In 2003, I made a modification and added some wings. I had always intended for it to have wings, I just didn't have time to make them on the original build, and given how disgusted I was with the whole thing, I considered it a miracle that it got finished at all back then. The wings were a separate piece, that could also be broken down into smaller components for transport and storage. It was constructed mostly of pvc pipe. The part that was visible was made from two 1/2in. pvc pipes, with 45 degree elbows in the middle of each. These were covered with foam pool noodles. The pool noodles were draped with black plastic roll table cloth. The kind they use at parties and wedding receptions. The trailing edge was cut in a scalloped pattern to make it look like the membrane of bat type wing.
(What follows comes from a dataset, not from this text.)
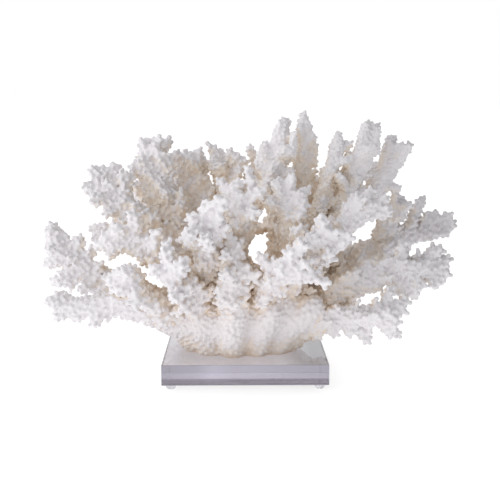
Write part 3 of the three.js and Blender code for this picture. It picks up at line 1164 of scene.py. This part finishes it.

The two pvc pipes came together in the middle and attached in a T joint, which had screws added to it to keep the joint locked together tight. Then the bottom of the T was joined, with a reducing coupler, to a vertical 2.5in. pvc pipe. That pipe was about 4ft. long and was attached to a plywood base plate that sat behind the BSP.
The BSP was unique among Cthulhu props, in that it came with its own slime. Between seasons, I had to store the thing outdoors under my car port. Every year it would get wet, covered with leaves, infested with spiders, and get more and more mold growing on it. It all added to the authenticity, I thought.
UPDATE: OK, so I can't confirm this, but here is what I have been told. The BSP never made it to BashCon. In fact, he never made it home with his new owners. As the story goes, the new owners were on their way home from Origins with the BSP stuffed into their car, damn near filling every available space. On the way home, they got into a car wreck, and from what I am told, the extra cushioning of the BSP stuffed into their car cushioned the impact and may have helped save the driver's life. I don't know if it is true, but it makes a good story, and makes my memories of this big pile of trash bags even more precious.